Key Differences – Comparing MariaDB with MySQL

Key Differences – Comparing MariaDB with MySQL

In modern-day website development, a database plays an essential role in managing and storing data. Today, we have the freedom to choose from several databases to deal with dynamic data and opt for the one that suits our requirements. It is important to not just understand the databases but also to learn the key differences between them.

This article highlights the significant differences and similarities between MySQL and MariaDB. We’ll look into primary features, performance, and security and list all features that must be considered before choosing the right database for your requirements.

What is Maria DB?

What is Maria DB?

MariaDB is an open-source fork of MySQL created in 2009. MariaDB is a backward-compatible improved version of MySQL. It comes with various inbuilt capable features and many security and execution improvements missing in MySQL. MariaDB supports the same features that MySQL does but offers additional ones too.

Replacing MySQL, MariaDB has become a seamless process for most applications and CMS, especially WordPress. The existing software, from popular CMS tools to apps like phpMyAdmin, works out of the box, and actual data can be exported/imported without any changes.

What is MySQL?


MySQL is a relational database (RDBMS) that first came out in 1995. At that time, Microsoft and Oracle’s proprietary solutions dominated the market.

MySQL is an open-source relational database management system with its roots in SQL or Structured Query Language MySQL stands among the most used databases worldwide, but it is by no means the only one.

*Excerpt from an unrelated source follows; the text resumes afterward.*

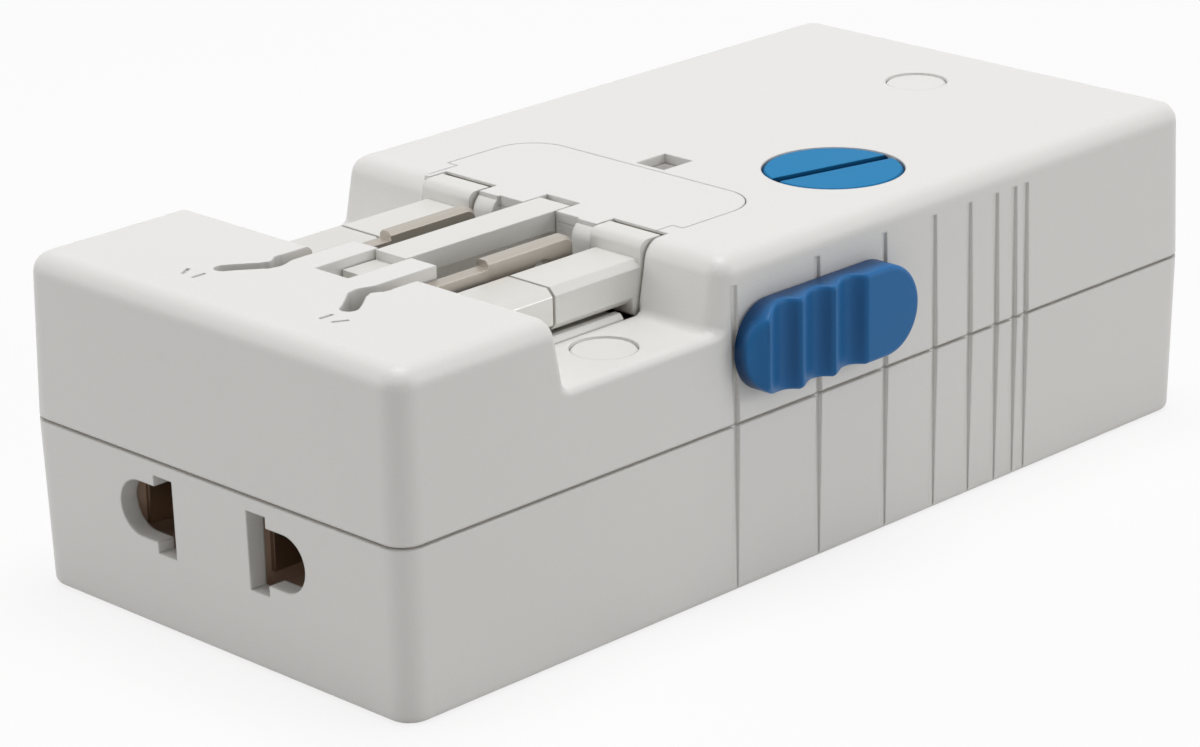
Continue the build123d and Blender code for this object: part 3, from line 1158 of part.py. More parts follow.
def nodes():
    """Every piece of the adapter under its name."""
    made = {
        "lower_shell": lower_shell(),
        "upper_shell": upper_shell(),
        "hinge_cover": hinge_cover(),
        "indicator_lens": indicator_lens(),
        "indicator_board": indicator_board(),
        "indicator_led": indicator_led(),
        "screw_covers": screw_covers(),
        "case_screws": case_screws(),
        "front_axle": front_axle(),
        "rear_axles": rear_axles(),
        "earth_pin": at_plug(earth_pin()),
        "slider_knob": slider_knob(),
        "slider_carriage": slider_carriage(),
        "lock_bar": lock_bar(),
        "fuse_body": fuse_body(),
        "fuse_end_caps": fuse_end_caps(),
        "fuse_cap": fuse_cap(),
        "fuse_holder": fuse_holder(),
        "fuse_bottom_contact": fuse_bottom_contact(),
        "live_strip": live_strip(),
        "fused_live_strip": fused_live_strip(),
        "neutral_strip": neutral_strip(),
        "socket_block": socket_block(),
        "charger_board": charger_board(),
        "transformer_core": transformer_core(),
        "transformer_winding": transformer_winding(),
        "capacitors": capacitors(),
        "controller_chip": controller_chip(),
        "usb_shell": usb_shell(),
        "usb_tongue": usb_tongue(),
        "usb_contacts": usb_contacts(),
    }
    for side, name in ((-1, "live"), (1, "neutral")):
        made[f"{name}_pin"] = at_plug(power_pin(side))
        made[f"{name}_pin_sleeve"] = at_plug(power_pin_sleeve(side))
        made[f"{name}_blade"] = at_plug(blade(side))
        made[f"{name}_blade_bushing"] = at_plug(blade_bushing(side))
        made[f"{name}_socket_contact"] = socket_contact(side)
    return made


if __name__ == "__main__":
    os.makedirs("parts", exist_ok=True)
    for name, shape in nodes().items():
        solids = shape if isinstance(shape, list) else [shape]
        export_step(Compound(children=[s for piece in solids for s in piece.solids()]), f"parts/{name}.step")
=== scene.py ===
"""Travel adapter with folding plug pins: finishes, small repeated parts, floor, light and camera."""

from __future__ import annotations

import json
import logging
import math
from dataclasses import dataclass, field
from enum import Enum

import bmesh
import bpy
from mathutils import Matrix, Vector

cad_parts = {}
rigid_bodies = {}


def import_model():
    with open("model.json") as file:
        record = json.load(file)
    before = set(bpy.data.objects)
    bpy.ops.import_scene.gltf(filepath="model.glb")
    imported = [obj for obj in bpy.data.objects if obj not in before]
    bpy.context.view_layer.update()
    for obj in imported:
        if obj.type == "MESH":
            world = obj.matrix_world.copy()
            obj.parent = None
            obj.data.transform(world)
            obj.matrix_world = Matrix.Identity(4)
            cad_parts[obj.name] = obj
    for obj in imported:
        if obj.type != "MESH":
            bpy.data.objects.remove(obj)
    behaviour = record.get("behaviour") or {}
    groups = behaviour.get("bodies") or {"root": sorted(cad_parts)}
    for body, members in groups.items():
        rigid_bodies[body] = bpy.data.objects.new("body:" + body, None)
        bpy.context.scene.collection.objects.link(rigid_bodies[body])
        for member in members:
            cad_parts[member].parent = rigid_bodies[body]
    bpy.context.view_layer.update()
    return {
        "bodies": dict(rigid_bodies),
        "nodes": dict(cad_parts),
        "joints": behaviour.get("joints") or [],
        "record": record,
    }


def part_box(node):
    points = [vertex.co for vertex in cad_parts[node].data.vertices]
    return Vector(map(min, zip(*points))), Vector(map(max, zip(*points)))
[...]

Developed in C/C++, MySQL is free and open-source and has made significant headway.

However, during Oracle’s acquisition of Sun Microsystems, some of the senior engineers working on developing MySQL felt that there was a conflict of interest between MySQL and Oracle’s commercial database – Oracle Database Server.

The Differences Between MySQL and MariaDB

There were numerous reasons behind the MariaDB release. The fear that Oracle would take over MySQL as a developing competitor to ensure its more lucrative main product was surely one of the greatest ones.

Other reasons were related to ensuring that MySQL would have remained free and open source. Today, MariaDB is completely GPL-authorized, with its whole set of features, whereas MySQL keeps



This article was written by Shahzeb Ahmed and originally published on The Official Cloudways Blog.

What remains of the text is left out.